The public safety sector was called into class last week by the state Aeronautics Commission to decode Part 107 rules recently released by the Federal Aviation Administration (FAA).  The tutorial, taught by Grayson Ardies, who heads up the airport division for the Oklahoma Aeronautics Commission (OAC), explained how Part 107 rules now affect law enforcement entities across the state.

The reasoning behind Drone School 101 comes after OAC requested a bill through the offices of Senator Frank Simpson, (R) Ardmore and Representative Pat Ownbey, (R) Ardmore.  The southern Oklahoma duo is preparing legislation to foster growth in the emerging industry of Unmanned Aerial Systems (UAS), and nearly every industry and public entity could be affected by the legislative outcome, yet they must balance that with the interests of property owners, communities and safety.

“Drone School 101 was held last month for the energy sector, and was a great success.  The Part 107 rules can be daunting for those without an aviation background.  We used the opportunity to get law enforcement up to federal code, so to speak, regarding unmanned vehicles. FAA does not currently have a robust enforcement division for drone infractions, so implementation will likely fall to local public safety officials,” said Victor Bird, director of OAC.

“Law enforcement agencies are the hands and feet of many statutory codes.  The professionals here today were good students and are interested in drone use for community betterment.  We want any language coming forth regarding UAS to be all-inclusive and industry stimulating while protecting privacy and safety for Oklahomans.  We need the input of public safety officers in our communities,” said Sandra Shelton, director of communications and government affairs for OAC.

The Oklahoma Municipal League hosted the event at their headquarters and director of government relations/membership services, Missy Dean said, “This is our second time to host Drone School 101. To have law enforcement officers from across the state, sitting shoulder to shoulder with lawmakers in our board room, is the reason our organization was founded in 1913.  We represent cities and towns, and there is no doubt they will be affected by drone legislation.  We were pleased to provide a venue for the discussion.”

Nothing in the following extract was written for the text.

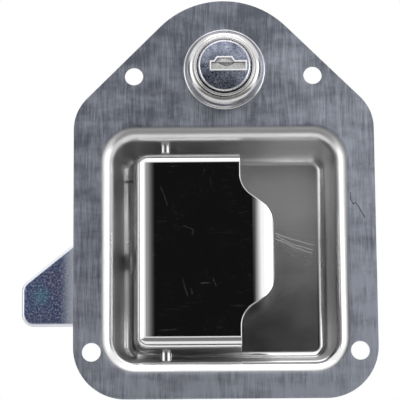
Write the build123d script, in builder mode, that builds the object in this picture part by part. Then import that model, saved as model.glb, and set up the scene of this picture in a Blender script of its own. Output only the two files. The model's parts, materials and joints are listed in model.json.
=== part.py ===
from build123d import *
from math import asin, cos, degrees, radians, sin, sqrt, tan
import os

# Flush paddle latch for a tool box: a pressed plate with a dish, a paddle hinged in the dish,
# a slam bolt that turns behind the floor, and a cam lock above that blocks the bolt.
# X is right and Z up as seen from outside, +Y goes into the box. The origin is half way
# between the two lower screw holes, on the back face of the flange. Millimetres.
# A depth is measured inward from the front face of the flange.

# Pressed plate
sheet = 1.5
plate_width = 108.0
plate_bottom = -16.7
shoulder_rise = 87.1
bottom_corner = 18.5
shoulder_corner = 16.0
top_corner = 32.0
screw_hole = 6.7
lower_screws = 95.1
upper_screws = 64.6
upper_screw_rise = 100.0

# Dish
dish_rise = 36.8
dish_width = 80.1
dish_height = 80.7
dish_corner = 8.3
dish_depth = 23.7
dish_draft = 8.5
rim_bend = 5.5
floor_bend = 3.0

# Paddle
paddle_sunk = 2.5
paddle_side_gap = 7.35
paddle_end_gap = 4.05
paddle_edge = 5.8
paddle_bend = 4.4
paddle_corner = 4.6
paddle_edge_round = 0.35
side_flange = 7.5
end_flange = 8.5
ear_radius = 5.2
nose_reach = 17.7
nose_shoulder = 27.5
nose_bend_radius = 12.0
nose_bend_start = 10.0
scoop_radius = 9.1
scoop_turn = 56.0
flange_cut_deep = 3.0
flange_cut_long = 6.0
paddle_open = 30.0

# Hinge pin of the paddle and its torsion spring
pin_from_side = 11.5
pin_depth = 9.0
pin_diameter = 4.0
pin_head = 7.0
pin_head_thick = 1.4
pin_head_round = 0.6
paddle_spring_wire = 1.0
paddle_spring_rise = 28.9
paddle_spring_turns = 5.5
paddle_spring_pitch = 1.12
paddle_spring_bore_gap = 0.4
face_leg_in = 2.2
floor_leg_in = 1.95

# Tail of the paddle, which works the bolt
tail_width = 6.4
tail_shift = 5.4
tail_jog_top = 12.5
tail_jog_bottom = 20.5
tail_past_bolt = 1.9
tail_jog_bend = 1.5
tail_slot_gap = 1.0
tail_slot_round = 1.5

# Bolt, in the dish's own height and width
bolt_thick = 3.0
pivot_up = 27.0
bolt_tip = -74.6
bolt_bottom = -24.1
bolt_shoulder = -9.1
bolt_slope = 39.0
bolt_turn = 24.0
ramp_end = -47.0
bolt_back_edge = -31.0
arm_gap = 1.0
arm_right = 13.4
arm_low = 29.5
neck_across = -6.0
neck_up = 24.0
heel_across = -8.0
window_height = 11.2
window_clear = 0.9
slam_clear = 1.0
window_round = 1.2
bolt_tip_round = 4.5
ramp_back_bend = 20.0
bolt_back_bend = 12.0
arm_round = 3.0
neck_bend = 8.0
heel_bend = 10.0
bolt_edge_round = 1.1

# Rivets and washers that carry the bolt
pivot_diameter = 8.0
guide_diameter = 6.0
guide_radius = 45.0
guide_angle = -84.0
rivet_head_over = 2.2
rivet_head_thick = 1.2
rivet_tail_thick = 1.8
washer_thick = 1.5
washer_over = 3.0

# Return spring of the bolt and its bracket
spring_wire = 1.0
spring_diameter = 6.0
eye_hole = 2.8
arm_hole_in = 2.7
arm_hole_up = 3.1
anchor_across = 26.0
anchor_up = 6.0
anchor_lift = 3.8
anchor_width = 7.0
anchor_foot = 8.0
anchor_hole_back = 3.5
anchor_hole_front = 3.0
spring_coils = 12
loop_turn = 240.0

# Lock
lock_shift = 0.4
lock_rise = 102.2
barrel_diameter = 22.0
barrel_wall = 2.8
barrel_flat_cut = 1.3
barrel_length = 26.4
barrel_chamfer = 0.5
head_over = 1.1
head_seat = 1.0
cap_thick = 0.5
cap_wall = 0.3
cap_gap = 0.3
cap_proud = 1.3
cap_skirt = 2.6
lip_wall = 0.6
lip_round = 0.25
bezel_wide = 3.4
bezel_step = 1.8
bezel_height = 5.5
bezel_bulge = 0.9
skirt_wide = 0.9
skirt_edge = 0.5
groove_deep = 0.75
groove_width = 8.0
nut_flat_over = 2.5
nut_thick = 5.0
lock_washer_wide = 2.7
lock_washer_thick = 1.2

# Keyway, shutter and wafers
slot_width = 12.3
slot_height = 2.4
slot_shift = 1.5
slot_drop = 0.1
slot_frame = 0.5
slot_frame_proud = 0.25
notch_base = 6.6
notch_top = 4.4
notch_height = 1.6
pocket_depth = 4.0
keyway_width = 9.4
keyway_height = 2.6
keyway_shift = 0.6
keyway_end = 22.0
shutter_thick = 0.5
shutter_pin_diameter = 0.8
shutter_wrap = 0.45
shutter_dip = 5.6
shutter_dip_deep = 1.2
shutter_dip_round = 0.8
shutter_dip_shift = 0.7
shutter_pin_half = 7.9
ward_deep = 2.0
ward_tall = 0.8
wafer_count = 5
wafer_thick = 1.0
wafer_height = 7.0
wafer_first = 6.0
wafer_pitch = 3.2

# Cam
cam_thick = 2.5
cam_hub = 18.0
cam_width = 9.5
cam_reach = 27.0
cam_square = 8.0
cam_tip_round = 2.0
stud_diameter = 6.0
cam_washer_diameter = 13.0
cam_washer_thick = 1.0
cam_nut_flats = 10.0
cam_nut_thick = 5.0
stud_proud = 1.2
stud_chamfer = 0.6

# Clearances
slip = 0.05
fit_gap = 0.1
lay_gap = 0.3

# The paddle and its pin are placed in the dish by its gaps to the walls
paddle_left = paddle_side_gap - dish_width / 2
paddle_half_height = dish_height / 2 - paddle_end_gap
pin_across = paddle_left + pin_from_side

# Sizes of the lock that follow its barrel, from the plug outwards
plug_diameter = barrel_diameter - 2 * barrel_wall
plug_head = plug_diameter + 2 * head_over
cap_diameter = plug_head + 2 * cap_wall
head_recess = cap_diameter + 2 * cap_gap
lip_diameter = head_recess + 2 * lip_wall
bezel_diameter = lip_diameter + 2 * bezel_wide
skirt_diameter = bezel_diameter + 2 * skirt_wide
barrel_flats = barrel_diameter - 2 * barrel_flat_cut
nut_flats = barrel_diameter + 2 * nut_flat_over
lock_washer_bore = barrel_diameter + 2 * fit_gap

os.makedirs("parts", exist_ok=True)


def level(depth):
    """Sketch plane at a depth behind the front face, centred on the dish and seen from outside."""
    return Plane(origin=(0, depth - sheet, dish_rise), x_dir=(1, 0, 0), z_dir=(0, -1, 0))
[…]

Simpson attended the meeting and stated “This meeting held today is what I really wanted for this legislation.  It is so important that we get this right.  The introduction of effective unmanned aerial vehicle law is going to be a process though, and having public safety leaders here today to express their concerns was helpful in the bill process.”

Numerous entities were represented such as the Oklahoma Highway Patrol, Oklahoma Bureau of Narcotics, Council on Law Enforcement Education and Training, Absentee Shawnee Tribal Police Department, Stephens County Sherriff’s Office, Bryan County EMS, Norman Emergency Management, University of Oklahoma Police Department, and the police departments from the cities of Ada, Durant, Norman, Oklahoma City, and Spencer among others.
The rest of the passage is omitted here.